Source data:
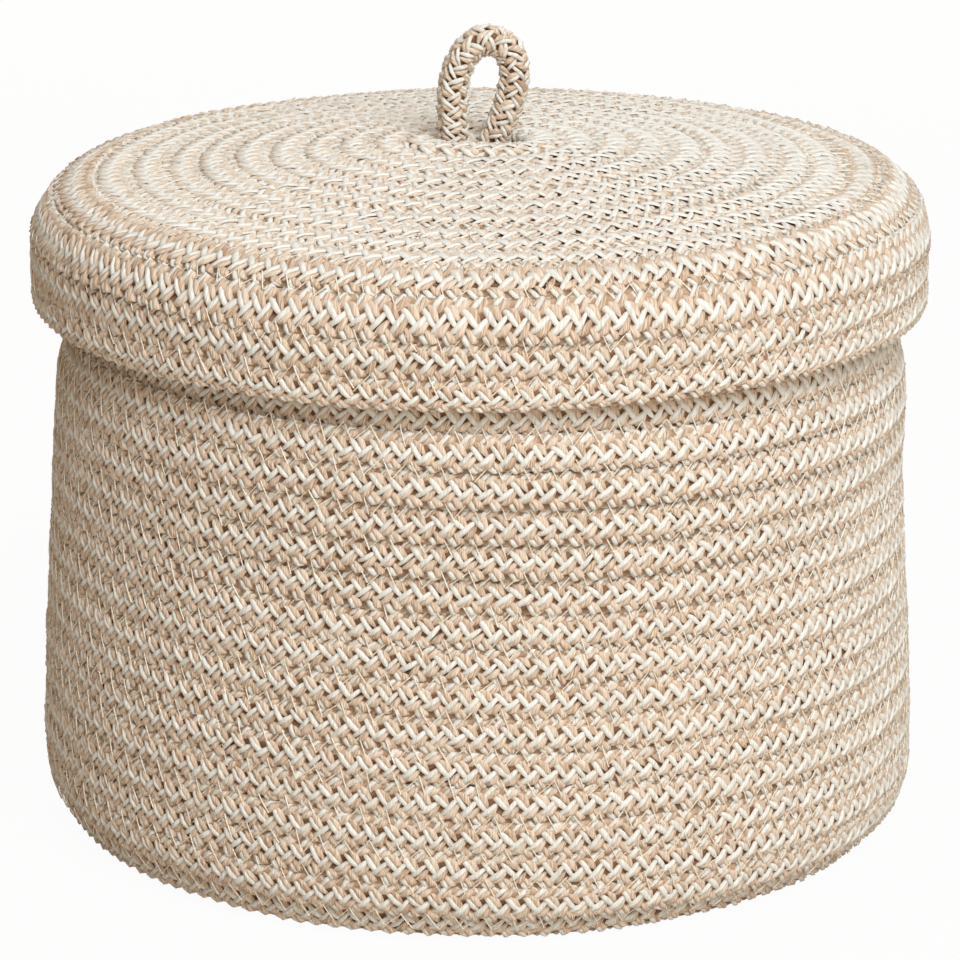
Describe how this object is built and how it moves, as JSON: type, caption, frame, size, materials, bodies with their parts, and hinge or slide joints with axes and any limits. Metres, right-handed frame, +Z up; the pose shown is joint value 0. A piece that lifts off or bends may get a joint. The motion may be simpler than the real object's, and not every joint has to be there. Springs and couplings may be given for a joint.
{
  "type": "lidded basket",
  "caption": "Round storage basket wound from braided rope in sewn turns, with an overlapping lift-off lid and an upright rope loop as its handle.",
  "frame": {"origin": "centre of the flat underside, on the surface that the basket stands on", "axes": "+Z up along the basket's axis; +X to the right as pictured, so that the front faces -Y and the handle's loop lies across the view"},
  "size_m": [0.24, 0.24, 0.2148],
  "materials": {
    "body_rope": "matt braided rope of cream and beige yarns",
    "lid_rope": "matt braided rope of cream and beige yarns",
    "handle_rope": "matt braided rope of cream and beige yarns",
    "seam_thread": "smooth cream sewing thread"
  },
  "bodies": {
    "basket": {"base_coil": "body_rope", "wall_coil": "body_rope", "wall_seam_thread": "seam_thread"},
    "lid": {"lid_top_coil": "lid_rope", "lid_skirt_coil": "lid_rope", "lid_seam_thread": "seam_thread", "handle_loop": "handle_rope"}
  },
  "joints": [
    {"name": "lid_lift", "type": "slide", "parent": "basket", "child": "lid", "axis": [0, 0, 1], "range_m": [0, 0.08]}
  ]
}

Challenge: Repeat every line of the data, exactly and in full.

Worked answer:
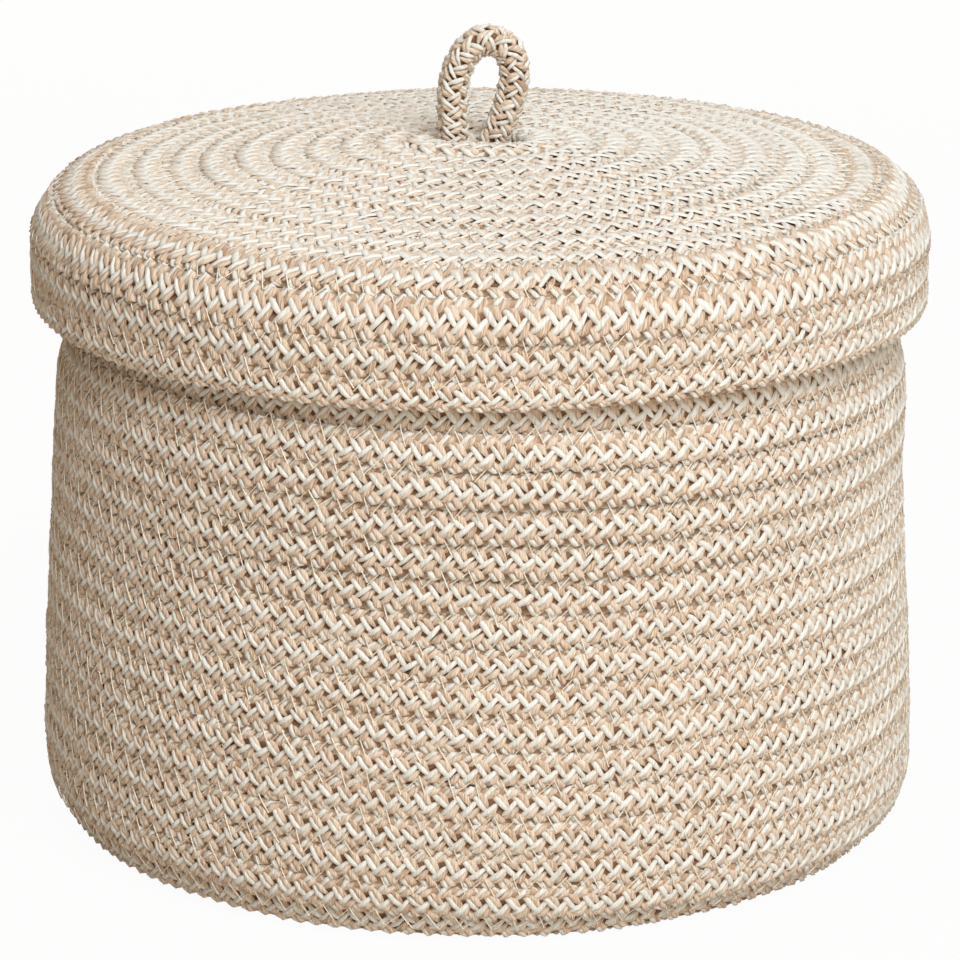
Describe how this object is built and how it moves, as JSON: type, caption, frame, size, materials, bodies with their parts, and hinge or slide joints with axes and any limits. Metres, right-handed frame, +Z up; the pose shown is joint value 0. A piece that lifts off or bends may get a joint. The motion may be simpler than the real object's, and not every joint has to be there. Springs and couplings may be given for a joint.
{
  "type": "lidded basket",
  "caption": "Round storage basket wound from braided rope in sewn turns, with an overlapping lift-off lid and an upright rope loop as its handle.",
  "frame": {"origin": "centre of the flat underside, on the surface that the basket stands on", "axes": "+Z up along the basket's axis; +X to the right as pictured, so that the front faces -Y and the handle's loop lies across the view"},
  "size_m": [0.24, 0.24, 0.2148],
  "materials": {
    "body_rope": "matt braided rope of cream and beige yarns",
    "lid_rope": "matt braided rope of cream and beige yarns",
    "handle_rope": "matt braided rope of cream and beige yarns",
    "seam_thread": "smooth cream sewing thread"
  },
  "bodies": {
    "basket": {"base_coil": "body_rope", "wall_coil": "body_rope", "wall_seam_thread": "seam_thread"},
    "lid": {"lid_top_coil": "lid_rope", "lid_skirt_coil": "lid_rope", "lid_seam_thread": "seam_thread", "handle_loop": "handle_rope"}
  },
  "joints": [
    {"name": "lid_lift", "type": "slide", "parent": "basket", "child": "lid", "axis": [0, 0, 1], "range_m": [0, 0.08]}
  ]
}